An instructor looks on, analyzing, offering information, and questioning their decisions. The pressure is on and the teacher evaluates every choice the students make.

The Advanced Combat Medical Experience (ACME), a four-day medical field practicum at the Uniformed Services University of the Health Sciences (USU), is intense — and that’s the point.

The experience allows students the chance to employ what they’ve learned over the preceding year at a series of different stations throughout a stretch of forest near the university. With actors wearing cut suits which simulate human anatomy, students are able to perform realistic medical procedures on the “patient”.

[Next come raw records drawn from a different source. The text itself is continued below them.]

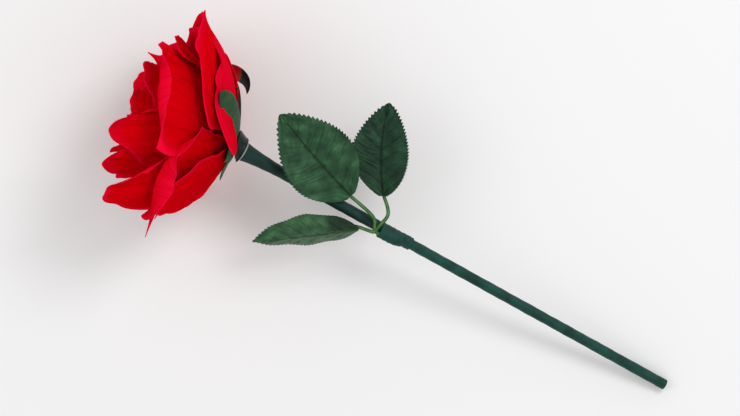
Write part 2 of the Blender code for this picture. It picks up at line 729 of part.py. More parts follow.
def bounds(items):
    """The lowest and highest corner of all the finished shapes."""
    bpy.context.view_layer.update()
    graph = bpy.context.evaluated_depsgraph_get()
    low, high = np.full(3, np.inf), np.full(3, -np.inf)
    for item in items:
        seen = item.evaluated_get(graph)
        mesh = seen.to_mesh()
        places = np.array([seen.matrix_world @ vertex.co for vertex in mesh.vertices])
        low, high = np.minimum(low, places.min(0)), np.maximum(high, places.max(0))
        seen.to_mesh_clear()
    return low, high


def lay_on_table(items):
    """Moves everything so that the lowest point is at height 0 and the box is centred on it."""
    low, high = bounds(items)
    shift = Vector((-(low[0] + high[0]) / 2, -(low[1] + high[1]) / 2, -low[2]))
    for item in items:
        item.matrix_world = Matrix.Translation(shift) @ item.matrix_world
    for item in cutters.objects:
        item.matrix_world = Matrix.Translation(shift) @ item.matrix_world
    print("moved by", [round(value * 1000, 3) for value in shift], "mm")
    return shift


clear_scene()
rose = bpy.data.collections.new("rose")
cutters = bpy.data.collections.new("rose_cutters")
bpy.context.scene.collection.children.link(rose)
bpy.context.scene.collection.children.link(cutters)

red_paper = finish("red_petal", (0.66, 0.002, 0.012), 0.6)
green_cloth = finish("green_leaf_cloth", (0.03, 0.09, 0.035), 0.65)
green_plastic = finish("green_stalk_plastic", (0.06, 0.19, 0.05), 0.45)
dark_plastic = finish("dark_collar_plastic", (0.008, 0.025, 0.02), 0.4)
green_tape = finish("green_stem_tape", (0.006, 0.05, 0.035), 0.55)
rod_plastic = finish("rod_plastic", (0.05, 0.10, 0.07), 0.5)
hip_plastic = finish("hip_plastic", (0.05, 0.12, 0.05), 0.5)

make_stem(rod_plastic, green_tape)
make_neck(green_tape)
make_collar(dark_plastic)
make_hip(hip_plastic)
make_binding(green_tape)
make_calyx(green_cloth)
for petal_name, petal_shape in PETALS.items():
    make_petal(petal_name, petal_shape, red_paper)
make_bud(red_paper)
for leaf_name, leaf_shape in LEAVES.items():
    make_leaf(leaf_name, leaf_shape, green_cloth)
make_spray(green_plastic)
table_shift = lay_on_table(list(rose.objects))
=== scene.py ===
# %% [markdown]
# # An artificial rose lying on a table
# The real rose is put together from many thin pieces: red petals glued in rings round a small
# core, five green sepals, a dark collar, a taped stem and three pressed leaves on moulded stalks.
# We load the solid model first, and then make each piece again with its fine surface.

# %% Load the frame
import math
from collections import namedtuple

import bmesh
import bpy
import numpy as np
from mathutils import Matrix, Vector


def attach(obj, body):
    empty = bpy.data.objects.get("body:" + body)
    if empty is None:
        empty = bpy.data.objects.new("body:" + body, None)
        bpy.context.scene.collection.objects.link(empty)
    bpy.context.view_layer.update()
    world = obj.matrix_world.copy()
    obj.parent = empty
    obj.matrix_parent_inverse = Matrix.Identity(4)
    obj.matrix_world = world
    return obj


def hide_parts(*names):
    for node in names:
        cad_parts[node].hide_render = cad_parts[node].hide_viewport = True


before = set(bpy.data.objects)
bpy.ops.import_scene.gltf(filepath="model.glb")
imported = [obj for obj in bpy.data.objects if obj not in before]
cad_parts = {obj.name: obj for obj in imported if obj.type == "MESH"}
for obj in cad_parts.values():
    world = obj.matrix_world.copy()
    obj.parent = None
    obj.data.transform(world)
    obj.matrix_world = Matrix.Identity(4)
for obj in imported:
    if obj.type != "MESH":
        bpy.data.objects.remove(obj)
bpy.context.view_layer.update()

MM = 0.001
DEGREE = math.pi / 180

# %% [markdown]
# ## Camera, light and table
# The photograph looks straight down on a white table from far away, so the camera gets a long
# lens and hardly any perspective. A white surround lights the rose from all sides, a large lamp
# from the upper right gives the petals their soft shading, and a weaker one fills from the left.

# %% Camera
def new_object(name, data):
    """Adds an object with this data to the scene."""
    item = bpy.data.objects.new(name, data)
    bpy.context.scene.collection.objects.link(item)
    return item


MM_PER_PIXEL = 0.57
PICTURE_WIDTH = 421.8 * MM
FRAME_CENTRE, COLLAR_IN_FRAME = (370, 208), (242.45, 150.85)
SENSOR_MM = 36
CAMERA_DISTANCE = 4.0
AIM_HEIGHT = 55 * MM
STEM_SLANT = 29.0 * DEGREE
SHIFT = Vector((-0.101077, 0.002484, 0.000117))
picture_right = Vector((math.cos(STEM_SLANT), math.sin(STEM_SLANT), 0))
picture_up = Vector((-math.sin(STEM_SLANT), math.cos(STEM_SLANT), 0))

camera_data = bpy.data.cameras.new("camera")
camera_data.sensor_width = SENSOR_MM
camera_data.lens = SENSOR_MM * CAMERA_DISTANCE / PICTURE_WIDTH
camera_data.clip_start = 0.1
camera_data.clip_end = 60
camera = new_object("camera", camera_data)
across_centre = (FRAME_CENTRE[0] - COLLAR_IN_FRAME[0]) * MM_PER_PIXEL * MM
down_centre = (FRAME_CENTRE[1] - COLLAR_IN_FRAME[1]) * MM_PER_PIXEL * MM
aim = SHIFT + picture_right * across_centre - picture_up * down_centre
aim.z = AIM_HEIGHT
camera.matrix_world = Matrix.Translation(aim + Vector((0, 0, CAMERA_DISTANCE))) @ Matrix.Rotation(
    STEM_SLANT, 4, "Z"
)
bpy.context.scene.camera = camera
bpy.context.scene.view_settings.view_transform = "Standard"
print("camera aims at", [round(v, 4) for v in aim])


# %% [markdown]
# ## Small helpers
# A finish is a small graph of nodes. One helper adds a node and sets its sockets, one turns a
# colour code into the linear numbers Blender works with, and one hangs up a round lamp.

# %% One helper each for nodes, colours and lamps
def linear(code):
    """Linear red, green, blue and alpha of an sRGB hex colour."""
    parts = [int(code[i : i + 2], 16) / 255 for i in (1, 3, 5)]
    return (*[c / 12.92 if c <= 0.04045 else ((c + 0.055) / 1.055) ** 2.4 for c in parts], 1)


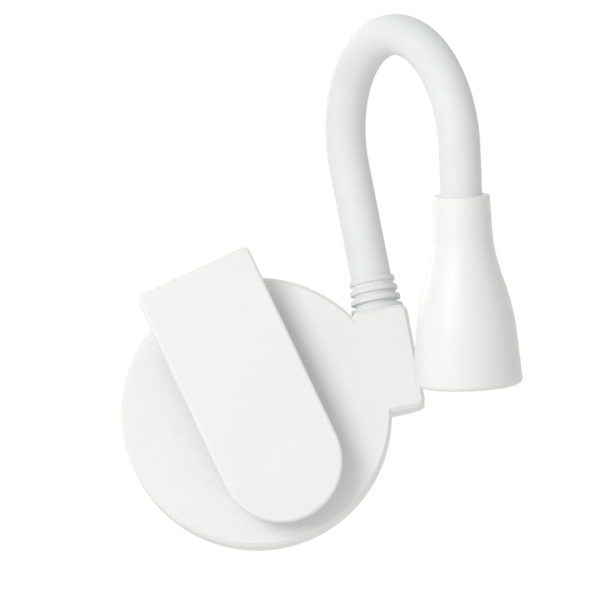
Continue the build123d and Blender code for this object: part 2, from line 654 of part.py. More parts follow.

An instructor gives advice on how a team of medical school students should work on their simulated patient during the Advanced Combat Medical Experience. The exercise draws a host of different instructors with service and specialty backgrounds but all with expertise in combat medical care. (Photo Credit: Ian Neligh)
An instructor gives advice on how a team of medical school students should work on their simulated patient during the Advanced Combat Medical Experience.
The exercise draws a host of different instructors with a service and specialty backgrounds but all with expertise in combat medical care. (Photo Courtesy of
Ian Neligh, USU)

ACME is the first of several field practicums medical school students take part in over the four years of their training as they become military medical officers, with each building upon the last. 

Course director Navy Capt. (Dr) Sherri Rudinsky, an associate professor of Military and Emergency Medicine at USU, goes from station to station as students in teams of five, rush to apply tourniquets and other life-saving measures on actors and mannequins with mock injuries. 

“This is a culmination of their combat medical skills course over the preceding 12 months where they put it all together in the framework of ‘Tactical Combat Casualty Care,’” Rudinsky says. 

The concept behind the training is asking what life-threatening injuries a military physician might see on the battlefield and what can be done to save lives.

Rudinsky says the field practicum is also an opportunity for the students to use their knowledge and skills to help build confidence in what they’ve learned and gain experience employing small team communications and leadership skills. 

According to Rudinsky, the instructors and faculty involved in the ACME practicum come from a host of different service and specialty backgrounds but all with expertise in combat medical care. They include visiting military personnel with a wide spectrum of operational experience,  retired military physicians now practicing in the community, as well as active duty faculty assigned to USU and the National Capital Region.

A volunteer, wearing a surgical cut suit used to simulate combat injuries, waits while a team of medical school students assess her needs as an instructor takes notes during the Advanced Combat Medical Experience field practicum. (Photo Credit: Ian Neligh)
A volunteer, wearing a surgical cut suit used to simulate combat injuries, waits while a team of medical school students assess her needs as an instructor takes
notes during the Advanced Combat Medical Experience field practicum. (Photo courtesy of Ian Neligh, USU)

“The students tend to love it because this is the first time they get hands-on experience taking care of patients — even though they’re simulated patients,” Rudinsky says. “They enjoy getting outside and practicing medicine rather than simply reading about it and listening to lectures.”

Second-year medical student Air Force 2nd Lt. Grace Manno walks out of the forest with her team after finishing one of the practicum’s many encounters.

“I didn’t know what to expect going into it and had no idea what the environment was going to feel like,” Manno says. “…It made a lot of sense once we got out there. All the tactical movement that we had practiced, and once we ran up to our patient -- ours was a double amputee -- and we kind of knew immediately, ‘let’s throw some tourniquets on him and get him stabilized.’”

Manno says being able to work in a team and use what they’ve learned in a practical exercise was a great experience. 

“I think that the environment they’re creating … is a little bit more of a stressful setting for us to practice our skills — and just kind of puts it in perspective about why we’re here and why we’re at USU,” Manno says. “A lot of what we do is like any normal medical school, but this is the really cool aspect of being a USU student and being in military medicine.”